Por sua vez, a manutenção e recuperação de tais bens naturais, com qualidade e volume suficiente para atender aos diversos usos da sociedade, constituem um dos principais serviços ambientais prestados por territórios de interesse ecológico, e em boa parte dos casos, por unidades de conservação habitadas por populações que têm padrões culturais diferenciados.
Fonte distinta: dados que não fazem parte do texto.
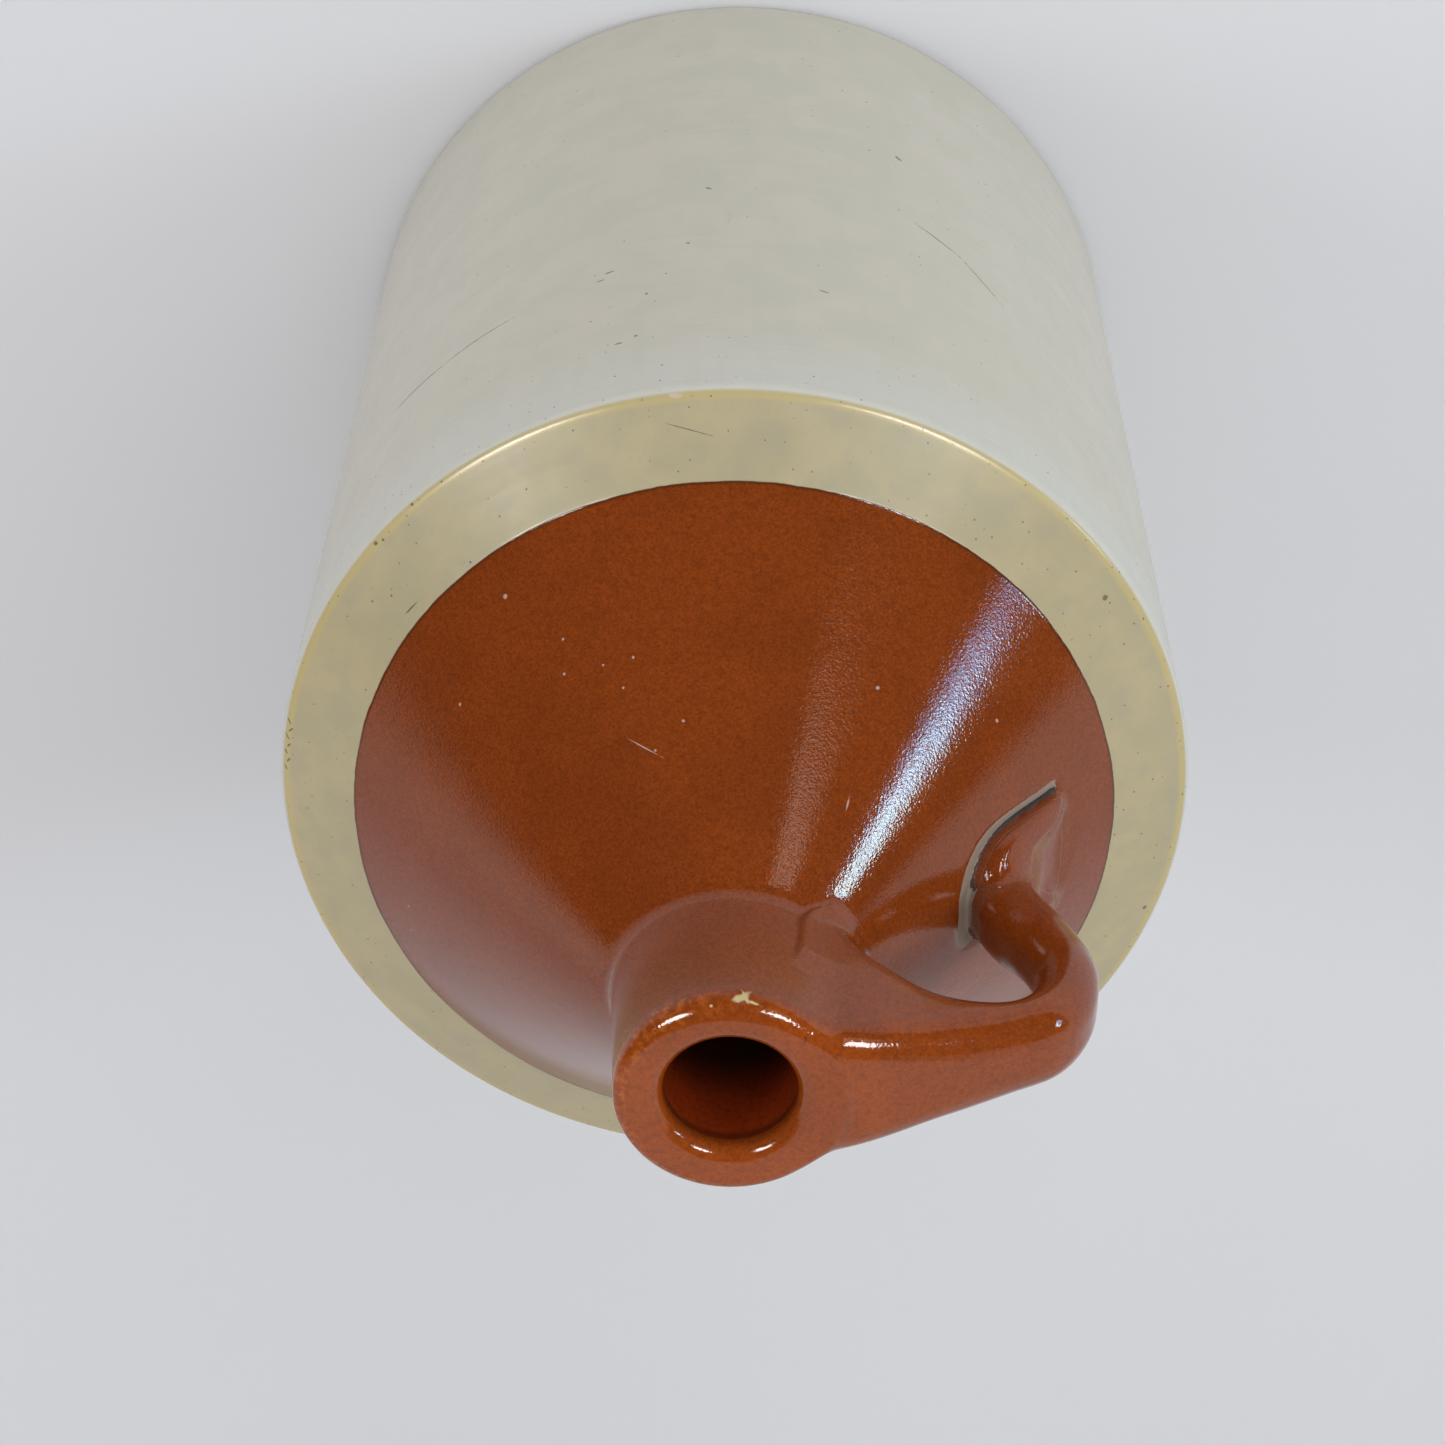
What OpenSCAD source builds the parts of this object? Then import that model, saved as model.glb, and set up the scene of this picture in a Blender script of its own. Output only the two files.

Ocorre que os estudos econométricos para a interpretação da oferta dos recursos naturais comumente não têm contabilizado bens então denominados intangíveis. No entanto, tais bens são determinantes para os ciclos de manutenção dos mesmos. Assim, por exemplo, os serviços ambientais desenvolvidos por populações tradicionais ou não, que interagem positivamente com os ciclos naturais em determinados territórios, não são contabilizados nas operações da apropriação dos custos da produção, reprodução e conservação, como é possível se verificar no caso dos preços da água cobrados dos usuários.

Este estudo, portanto, buscará - ao enfocar os processos de relações e gestão de recursos naturais – com foco na observação dessas relações no PIX e no Complexo Xinguano - elementos que contribuam com o aprofundamento da pesquisa cientifica em direção à solução do problema do desequilíbrio de valores socioambientais para uma nova contabilidade ambiental que seja capaz de repercutir nos instrumentos de políticas públicas de planejamento e regulação de investimentos, legislação, aplicações jurisdicionais e tomadas de decisões a respeito de riscos e viabilidade de projetos.

Certamente poderá ampliar o conhecimento e possibilidades aplicativas para instrumentos de comando e controle, de institutos jurídicos e políticas compensatórias para populações que adotam padrões de atitudes de conservação e uso sustentável dos recursos naturais.